Date: Feb 19, 2015
Source: The Daily Star
Aleppo clashes rage after U.N. envoy’s offer
Marlin Dick
BEIRUT: Syrian rebels fought back Wednesday against a government offensive near Aleppo that appeared to pour cold water on Staffan de Mistura’s announcement of a government readiness to halt hostilities in the northern city.

The surprise offensive began early Tuesday, and hours before U.N. envoy de Mistura informed the Security Council that President Bashar Assad was willing to suspend the bombing of Aleppo for six weeks.

Anti-regime activists said rebels had reclaimed control of a village, Ratyan, seized by government forces and paramilitary allies in the campaign, and claimed that they had taken two other nearby villages, while pro-government sources denied this.

The Syrian Observatory for Human Rights, a monitoring group based in Britain, said the rebels took prisoner at least 15 pro-government fighters during the battle in Ratyan.

Anti-regime activists posted video footage purporting to show a building surrounded by rebel fighters, and the 19 soldiers who were later taken prisoner.

Activists and rebel groups in the city also accused the government side of committing a massacre of approximately 30 civilians in Ratyan shortly after the offensive began Tuesday.

Pro-government sources also said that several dozen fighters, some of whom were from Hezbollah, had managed to escape the rebels during the battles and reach the nearby towns of Nubl and Zahraa, Shiite-majority areas that have been blockaded by the rebels.

Fierce clashes also took place in the Mallah region outside Aleppo and activists posted video footage purporting to show the capture of a regime tank during the battle.

Estimates of the total fatalities on both sides have topped 100 and many photographs and video footage has been circulated purporting to show the corpses of pro-regime fighters, whom the Observatory and local activists say include a large number of non-Syrian militiamen, from Iran, Lebanon, Iraq and Afghanistan.

The fighting came after de Mistura told the Security Council that President Bashar Assad’s government “has indicated to me its willingness to halt all aerial bombing ... in addition to artillery shelling for a period of six weeks all over the city of Aleppo, as of a date that we will be announcing in Damascus.”

De Mistura said he would now prepare a trip to Damascus and “hopefully” to Aleppo to discuss the latest moves.

“Let’s be frank – I have no illusions because based on past experiences this will be a difficult issue to be achieved,” he added.

Two leading alliances of rebel factions with a strong presence in Aleppo, the Revolutionary Command Council and the Shamiah Front, have already dismissed de Mistura’s efforts after his statement last week that Assad was “part of the solution” in Syria.

An anti-regime activist in Aleppo, who requested anonymity, told The Daily Star that ‘I personally was supportive of the initiative [by de Mistura], but after [Assad] expressed his readiness and at the same time he let the sectarian militias loose, I don’t have any more confidence [in the regime].”

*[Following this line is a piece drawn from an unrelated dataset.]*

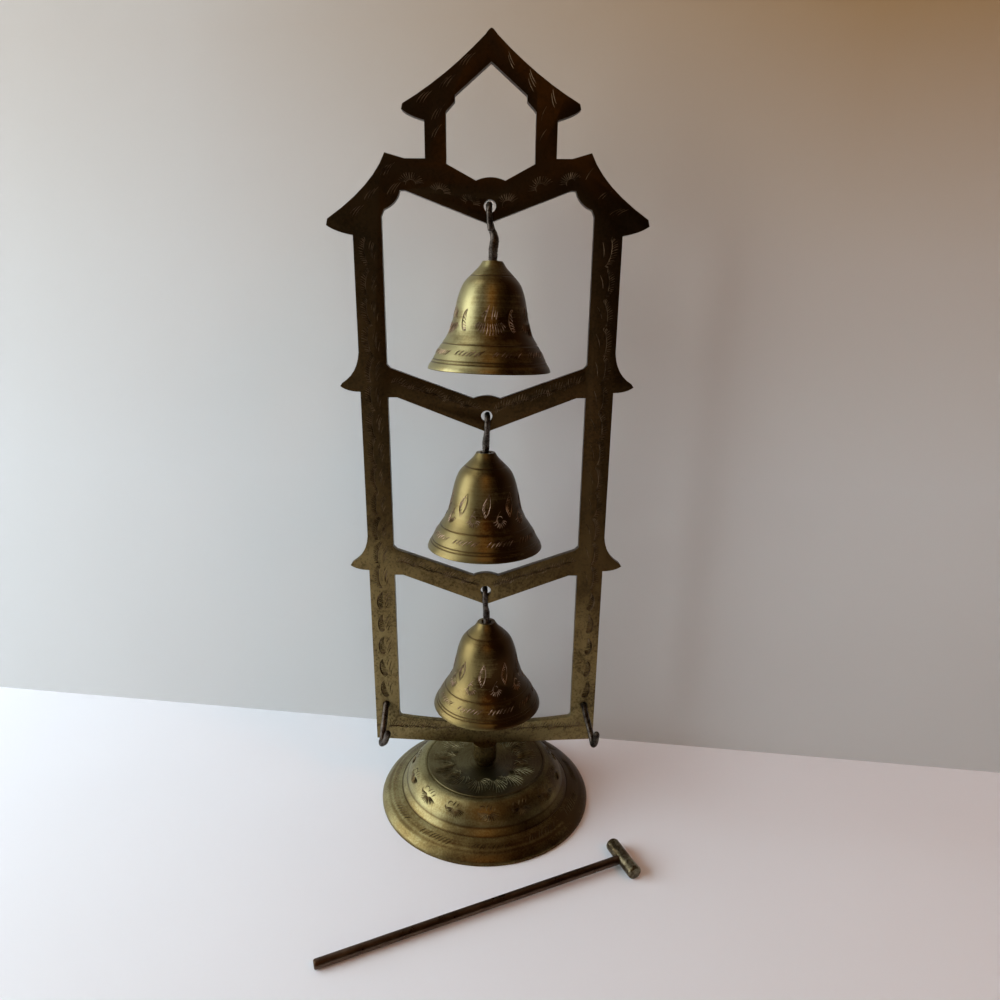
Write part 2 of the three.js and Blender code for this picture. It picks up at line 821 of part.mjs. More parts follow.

A source from the Shamiah Front agreed, saying that de Mistura’s efforts, particularly after the latest offensive, were unlikely to gain much support.

“For four years we haven’t believed a word the regime says,” the source said. “De Mistura was near Douma [a rebel-held suburb of Damascus], while it was burning ... he’s a partner of Assad.”

The government offensive also began on the day Washington and Ankara reportedly reached a tentative agreement to train a mainstream Syrian rebel force, but one dedicated to battling ISIS militants.

The Pentagon said it had screened about 1,200 rebels who could participate in the program. Press secretary Rear Adm. John Kirby said they would continue to be screened as they move through the process and could go to any of the three training facilities in Turkey, Saudi Arabia and Qatar – once those sites are set up.

Kirby said the rebel fighters come from several moderate groups in Syria and that the training would focus on basic military equipment and skills.

In Riyadh, representatives of 26 countries gathered to discuss their coalition’s efforts to fight ISIS, with the meeting expected to cover the Syrian war as well.